Sadece Imeerikalılar da değil üstelik.
Cape Town gibi dünyanın en üst noktasındaki şehirde yaşayanlar, Ulan-Batur gibi okyanus ortasında tek başına kalmış bir köyde yaşayanlar, hatta Arkhangelsk gibi gibi çöl kumlarına boğulmuş bir apartmanın sakinleriyne karşılaştırdım kendimi...


Hani bir yer elmasından veya ne bileyim, bir diş fırçasından daha yakışıklı olmama rağmen...


Artık ya asosyalliğin dibine vurdum, ya "İstanbul'a gidicem,pilak neyin çıkarttıracam, menşur olucam" moduna girdim, ya içten içe bi Avrupailik, bir Hawaiilik geldi bana emin değilim ama en çirkini, en göbeklisi, en sivilcelisinden er kişi ve dişi kişiler bile ayrı bir hoş gözüktü gözüme.

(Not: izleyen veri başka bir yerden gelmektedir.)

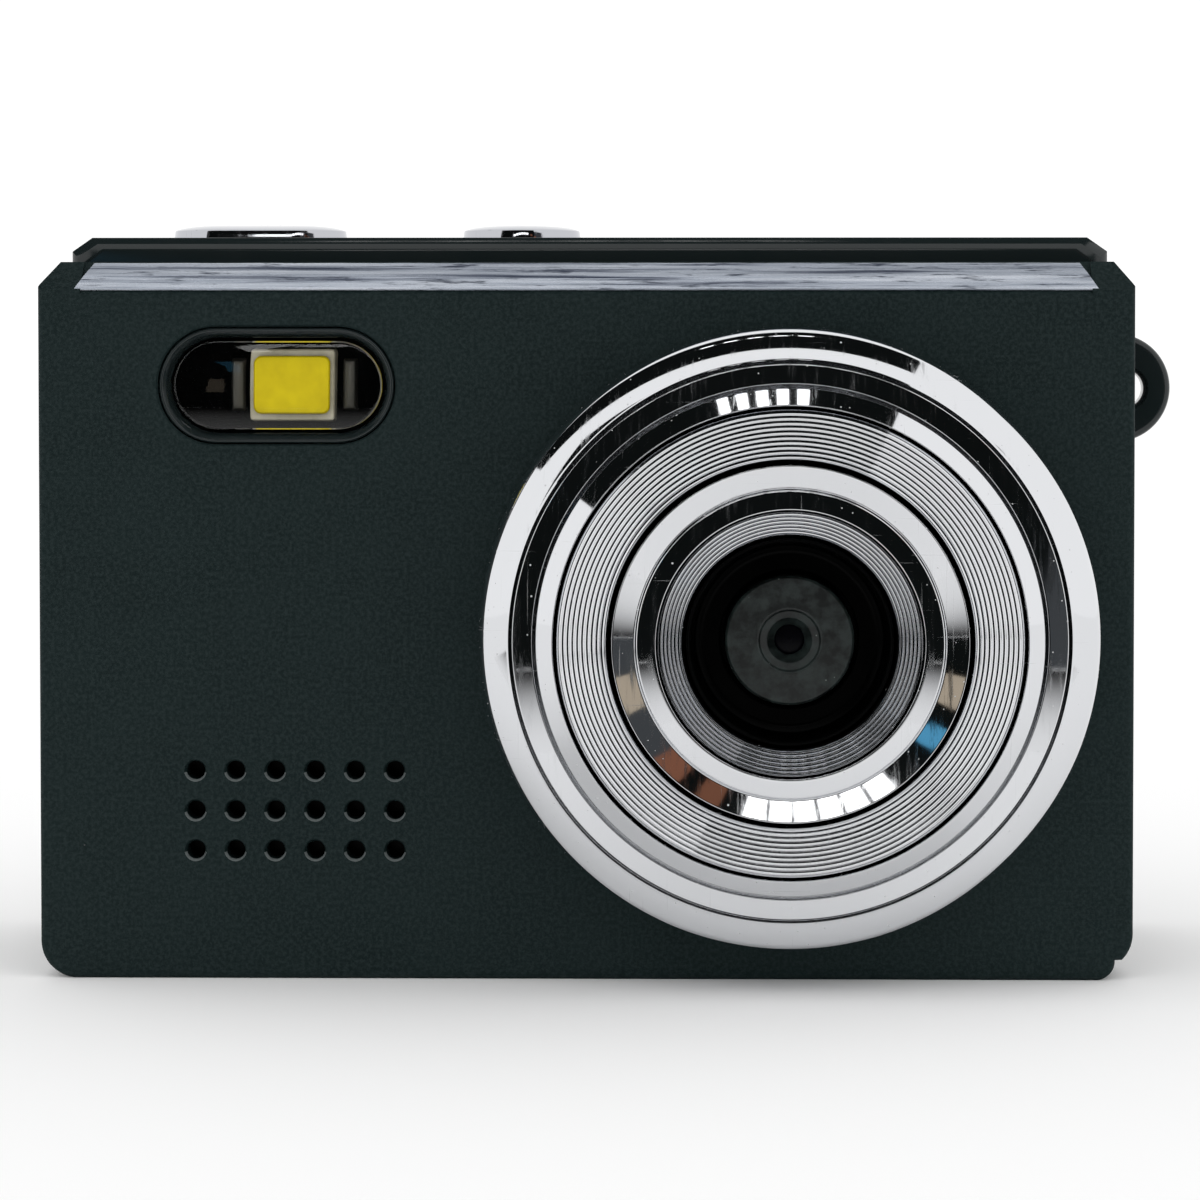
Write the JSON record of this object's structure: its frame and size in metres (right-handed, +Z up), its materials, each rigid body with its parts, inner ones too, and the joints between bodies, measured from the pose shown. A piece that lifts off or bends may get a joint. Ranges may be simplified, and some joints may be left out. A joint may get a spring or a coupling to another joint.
{
  "type": "compact digital camera",
  "caption": "Thumb-size compact digital camera with a ringed chrome lens, LED flash, speaker grille, rear display, deck buttons and a strap lug.",
  "frame": {"origin": "middle of the bottom face the camera stands on", "axes": "the lens looks along -Y, +X is to the viewer's right when facing the lens, +Z up"},
  "size_m": [0.0484, 0.0227, 0.0319],
  "materials": {
    "charcoal": "fine matte moulded charcoal",
    "gloss_black": "polished black moulding",
    "trim": "streaky light grey gloss",
    "chrome": "bright plated plastic, fine scratches",
    "barrel": "dark grey satin",
    "glass": "coated clear",
    "filter": "tinted clear",
    "clear": "clear moulded acrylic",
    "led": "cream moulded package",
    "phosphor": "yellow phosphor gel",
    "solder": "dull solder",
    "dark_plastic": "plain matte",
    "chip": "moulded epoxy",
    "board": "green solder mask",
    "flex": "amber polyimide film",
    "steel": "bright plated steel",
    "foil": "laminated foil pouch",
    "lcd": "dark display glass"
  },
  "bodies": {
    "camera_body": {"battery": "foil", "card_socket": "steel", "case_screw_1": "steel", "case_screw_2": "steel", "case_screw_3": "steel", "case_screw_4": "steel", "deck_board": "board", "flash_bezel": "gloss_black", "flash_board": "board", "flash_led": "led", "flash_pad_left": "solder", "flash_pad_right": "solder", "flash_phosphor": "phosphor", "flash_window": "clear", "front_cover": "charcoal", "ir_filter": "filter", "key_board": "board", "key_switch_1": "steel", "key_switch_2": "steel", "key_switch_3": "steel", "key_switch_4": "steel", "lcd_panel": "lcd", "lcd_window": "clear", "lens_baffle": "gloss_black", "lens_barrel": "barrel", "lens_element": "glass", "lens_grooved_ring": "chrome", "lens_holder": "dark_plastic", "lens_inner_ring": "chrome", "lens_outer_ring": "chrome", "lens_polished_ring": "chrome", "main_board": "board", "memory_chip": "chip", "microphone": "steel", "power_switch": "steel", "processor_chip": "chip", "rear_cover": "gloss_black", "sensor_board": "board", "sensor_chip": "chip", "sensor_flex": "flex", "shutter_switch": "steel", "speaker": "steel", "speaker_gasket": "dark_plastic", "strap_lug": "gloss_black", "top_trim_strip": "trim", "usb_socket": "steel"},
    "shutter_button_body": {"shutter_button": "chrome"},
    "power_button_body": {"power_button": "chrome"},
    "rear_key_1_body": {"rear_key_1": "gloss_black"},
    "rear_key_2_body": {"rear_key_2": "gloss_black"},
    "rear_key_3_body": {"rear_key_3": "gloss_black"},
    "rear_key_4_body": {"rear_key_4": "gloss_black"}
  },
  "joints": [
    {"name": "shutter_button_press", "type": "slide", "parent": "camera_body", "child": "shutter_button_body", "axis": [0, 0, -1], "range_m": [0, 0.0003], "stiffness_N_per_m": 900},
    {"name": "power_button_press", "type": "slide", "parent": "camera_body", "child": "power_button_body", "axis": [0, 0, -1], "range_m": [0, 0.0003], "stiffness_N_per_m": 900},
    {"name": "rear_key_1_press", "type": "slide", "parent": "camera_body", "child": "rear_key_1_body", "axis": [0, -1, 0], "range_m": [0, 0.00025], "stiffness_N_per_m": 900},
    {"name": "rear_key_2_press", "type": "slide", "parent": "camera_body", "child": "rear_key_2_body", "axis": [0, -1, 0], "range_m": [0, 0.00025], "stiffness_N_per_m": 900},
    {"name": "rear_key_3_press", "type": "slide", "parent": "camera_body", "child": "rear_key_3_body", "axis": [0, -1, 0], "range_m": [0, 0.00025], "stiffness_N_per_m": 900},
    {"name": "rear_key_4_press", "type": "slide", "parent": "camera_body", "child": "rear_key_4_body", "axis": [0, -1, 0], "range_m": [0, 0.00025], "stiffness_N_per_m": 900}
  ]
}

Mısır'da benimle yaşıt olan bir kız acaba nelerle ilgileniyor diye bir baktım.
Zevkleri benimle örtüşenleri bulmam zor oldu.
Sorun arama motorundaki kriter azlığından ziyade, benim benliğim, bireysel kişiliğimdi...


Zevkleri tamamen benimkilerle örtüşenleri bir yere topladım.


Sonra içlerinden eleme yaptım, "acaba hangilerinden hoşlanırdım, hangisi bana çekici/yakışıklı gelirdi,acaba tanışsak nasıl şeyler yaşardık" diye düşündüm.


Yabancı dil sorununu aşsam bile işler kendi hayal dünyamda pek iç açıcı yürümedi açıkçası.
Mars'ta halısaha maçı tertip eden insanların yanında, tekerleği keşfetmeye çalışan bir Einstein (Aynştayn diye okunur !) gibi hissettim kendimi.


Amerika'lı bir erkek buldum, yaşıtım, eli yüzü düzgün, arkadaşları efendi tiplere benziyor, ilgi alanları benimkilere yakın.
Otursak bu elemanla, havadan sudan konuşsak, aşk acılarımızı anlatsak, yediğimiz kazıkları, güldüğümüz fıkraları...


Kanadalı hoş bir kız vardı bir de.
İsmi çok şekerdi, daha önce hiç duymadığım bir isim. Adı sanı duyulmadık, Türkiye'de benden başka dinleyeni olmadığını sandığım bir grubun benim gibi deli manyak hayranıymış, gittiği ortamlar klasik "burası mutlu,huzurlu gençlerin mekanıdır" tarzı yerler, koyduğu resimler de çok neşeli, şeker şeker şeylerdi.
Şimdi bu şaheser insanla bir araya gelip güzel birşeyler, hatta güzel pek çok şeyler yaşasak falan.
O kadar çok ortak yanımız var ki...


Bir de tüm bu süper muhteşem ve kansere bile çözüm olan fikirlerimi toplumsal boyuta taşıyıp sosyoloci, antropoloci, pisikoloci gibi bilumum mevye çeşitleriyle birlikte tattığımı düşünelim...


Daha da elim ve vahim olmak üzere;
Ya bu tip düşünceler taşıyan bir başka canavar daha varsa,
Hele de birgün benim resmimi bir yerlerde görüp "acaba bu kişi nelerden hoşlanır,hayattan beklentileri nedir,en sevdiği film, en nefret ettiği ideoloji nedir" diye düşünüyor mudur?


Sırf bunu düşünerek bile tüm bir günü geçirmişliğim vardır.
Ve ard arda gelen yedi adet gün bir adet hafta oluşturmaktadır.


Dünyadaki her insan farklı bir dünya imiş, bir kere daha hatırlamış oldum.
Bir de üçgenin iç açılarının toplamının ömür billah 180 derece olduğunu; bizim evde bile!


-----------------------


-----------------------
*= Canavar, Farsça'da "Can âver" şeklinde okunur ve "Can Taşıyan,Canlı" demektir.